Give the entries again exactly, every one of them.

--------

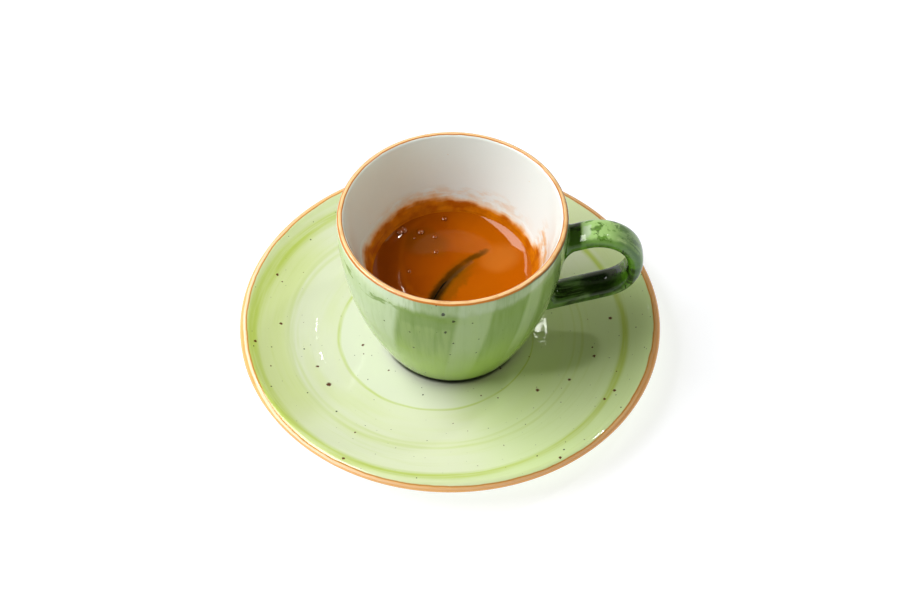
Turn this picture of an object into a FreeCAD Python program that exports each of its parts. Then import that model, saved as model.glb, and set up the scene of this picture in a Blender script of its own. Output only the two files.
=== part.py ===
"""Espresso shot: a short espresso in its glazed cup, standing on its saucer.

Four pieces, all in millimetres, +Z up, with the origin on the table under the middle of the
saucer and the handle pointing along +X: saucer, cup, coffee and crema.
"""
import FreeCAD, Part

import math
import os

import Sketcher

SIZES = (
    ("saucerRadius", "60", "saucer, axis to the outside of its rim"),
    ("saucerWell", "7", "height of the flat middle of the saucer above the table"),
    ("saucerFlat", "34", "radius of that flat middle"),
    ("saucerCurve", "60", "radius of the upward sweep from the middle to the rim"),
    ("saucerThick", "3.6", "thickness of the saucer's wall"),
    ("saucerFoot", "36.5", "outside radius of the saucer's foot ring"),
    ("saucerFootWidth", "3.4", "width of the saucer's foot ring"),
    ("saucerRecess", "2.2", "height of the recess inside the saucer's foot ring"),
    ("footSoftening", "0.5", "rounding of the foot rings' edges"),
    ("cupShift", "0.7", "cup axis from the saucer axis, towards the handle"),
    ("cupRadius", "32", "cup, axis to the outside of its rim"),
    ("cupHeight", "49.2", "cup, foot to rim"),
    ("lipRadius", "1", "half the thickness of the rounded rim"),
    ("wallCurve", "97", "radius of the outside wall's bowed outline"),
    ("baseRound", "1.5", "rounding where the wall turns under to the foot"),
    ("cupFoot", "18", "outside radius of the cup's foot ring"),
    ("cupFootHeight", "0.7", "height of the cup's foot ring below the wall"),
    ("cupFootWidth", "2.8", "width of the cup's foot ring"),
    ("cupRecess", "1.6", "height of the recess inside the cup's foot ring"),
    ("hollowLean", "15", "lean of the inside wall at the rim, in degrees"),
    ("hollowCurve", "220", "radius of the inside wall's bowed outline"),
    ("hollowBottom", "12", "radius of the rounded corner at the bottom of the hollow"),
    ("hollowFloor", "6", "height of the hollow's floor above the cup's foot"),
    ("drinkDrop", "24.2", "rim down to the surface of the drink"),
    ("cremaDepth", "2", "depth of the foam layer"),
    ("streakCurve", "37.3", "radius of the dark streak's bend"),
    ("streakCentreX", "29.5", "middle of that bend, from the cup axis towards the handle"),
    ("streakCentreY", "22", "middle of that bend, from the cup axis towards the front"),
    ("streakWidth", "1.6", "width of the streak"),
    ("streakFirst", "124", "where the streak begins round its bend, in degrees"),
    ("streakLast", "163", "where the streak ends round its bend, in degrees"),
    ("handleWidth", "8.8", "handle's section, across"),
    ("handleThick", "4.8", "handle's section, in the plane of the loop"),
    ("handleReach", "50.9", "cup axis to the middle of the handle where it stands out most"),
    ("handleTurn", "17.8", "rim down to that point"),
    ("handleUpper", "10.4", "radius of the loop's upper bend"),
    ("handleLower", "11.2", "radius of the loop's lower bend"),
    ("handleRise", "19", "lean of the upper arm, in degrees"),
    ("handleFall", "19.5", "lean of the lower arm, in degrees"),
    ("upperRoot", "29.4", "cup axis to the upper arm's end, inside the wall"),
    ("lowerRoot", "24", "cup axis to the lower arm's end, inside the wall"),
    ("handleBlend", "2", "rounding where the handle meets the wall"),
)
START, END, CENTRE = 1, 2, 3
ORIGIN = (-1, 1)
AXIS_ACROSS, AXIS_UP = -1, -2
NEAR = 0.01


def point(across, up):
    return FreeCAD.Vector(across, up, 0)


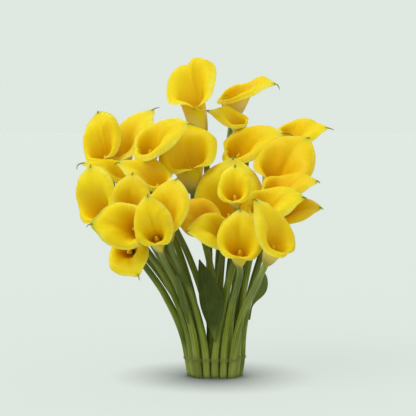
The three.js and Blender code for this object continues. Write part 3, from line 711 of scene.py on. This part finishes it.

--------

### Answer to this problem
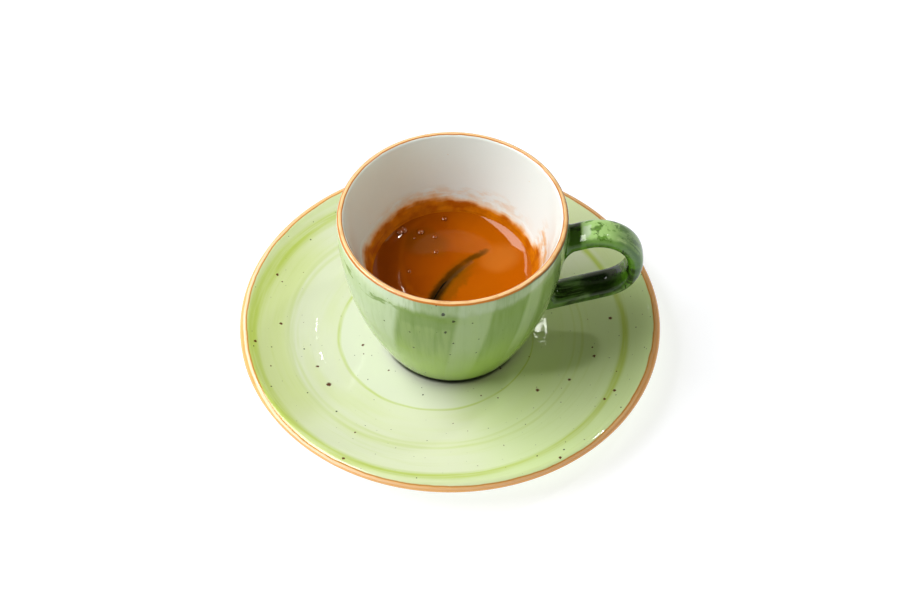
Turn this picture of an object into a FreeCAD Python program that exports each of its parts. Then import that model, saved as model.glb, and set up the scene of this picture in a Blender script of its own. Output only the two files.
=== part.py ===
"""Espresso shot: a short espresso in its glazed cup, standing on its saucer.

Four pieces, all in millimetres, +Z up, with the origin on the table under the middle of the
saucer and the handle pointing along +X: saucer, cup, coffee and crema.
"""
import FreeCAD, Part

import math
import os

import Sketcher

SIZES = (
    ("saucerRadius", "60", "saucer, axis to the outside of its rim"),
    ("saucerWell", "7", "height of the flat middle of the saucer above the table"),
    ("saucerFlat", "34", "radius of that flat middle"),
    ("saucerCurve", "60", "radius of the upward sweep from the middle to the rim"),
    ("saucerThick", "3.6", "thickness of the saucer's wall"),
    ("saucerFoot", "36.5", "outside radius of the saucer's foot ring"),
    ("saucerFootWidth", "3.4", "width of the saucer's foot ring"),
    ("saucerRecess", "2.2", "height of the recess inside the saucer's foot ring"),
    ("footSoftening", "0.5", "rounding of the foot rings' edges"),
    ("cupShift", "0.7", "cup axis from the saucer axis, towards the handle"),
    ("cupRadius", "32", "cup, axis to the outside of its rim"),
    ("cupHeight", "49.2", "cup, foot to rim"),
    ("lipRadius", "1", "half the thickness of the rounded rim"),
    ("wallCurve", "97", "radius of the outside wall's bowed outline"),
    ("baseRound", "1.5", "rounding where the wall turns under to the foot"),
    ("cupFoot", "18", "outside radius of the cup's foot ring"),
    ("cupFootHeight", "0.7", "height of the cup's foot ring below the wall"),
    ("cupFootWidth", "2.8", "width of the cup's foot ring"),
    ("cupRecess", "1.6", "height of the recess inside the cup's foot ring"),
    ("hollowLean", "15", "lean of the inside wall at the rim, in degrees"),
    ("hollowCurve", "220", "radius of the inside wall's bowed outline"),
    ("hollowBottom", "12", "radius of the rounded corner at the bottom of the hollow"),
    ("hollowFloor", "6", "height of the hollow's floor above the cup's foot"),
    ("drinkDrop", "24.2", "rim down to the surface of the drink"),
    ("cremaDepth", "2", "depth of the foam layer"),
    ("streakCurve", "37.3", "radius of the dark streak's bend"),
    ("streakCentreX", "29.5", "middle of that bend, from the cup axis towards the handle"),
    ("streakCentreY", "22", "middle of that bend, from the cup axis towards the front"),
    ("streakWidth", "1.6", "width of the streak"),
    ("streakFirst", "124", "where the streak begins round its bend, in degrees"),
    ("streakLast", "163", "where the streak ends round its bend, in degrees"),
    ("handleWidth", "8.8", "handle's section, across"),
    ("handleThick", "4.8", "handle's section, in the plane of the loop"),
    ("handleReach", "50.9", "cup axis to the middle of the handle where it stands out most"),
    ("handleTurn", "17.8", "rim down to that point"),
    ("handleUpper", "10.4", "radius of the loop's upper bend"),
    ("handleLower", "11.2", "radius of the loop's lower bend"),
    ("handleRise", "19", "lean of the upper arm, in degrees"),
    ("handleFall", "19.5", "lean of the lower arm, in degrees"),
    ("upperRoot", "29.4", "cup axis to the upper arm's end, inside the wall"),
    ("lowerRoot", "24", "cup axis to the lower arm's end, inside the wall"),
    ("handleBlend", "2", "rounding where the handle meets the wall"),
)
START, END, CENTRE = 1, 2, 3
ORIGIN = (-1, 1)
AXIS_ACROSS, AXIS_UP = -1, -2
NEAR = 0.01


def point(across, up):
    return FreeCAD.Vector(across, up, 0)


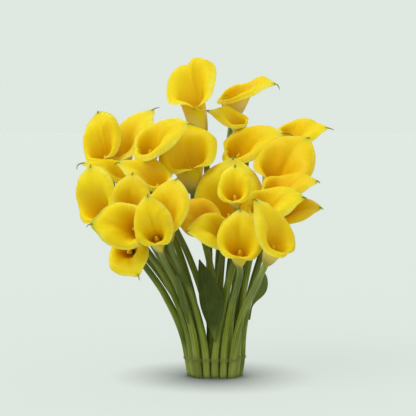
The three.js and Blender code for this object continues. Write part 3, from line 711 of scene.py on. This part finishes it.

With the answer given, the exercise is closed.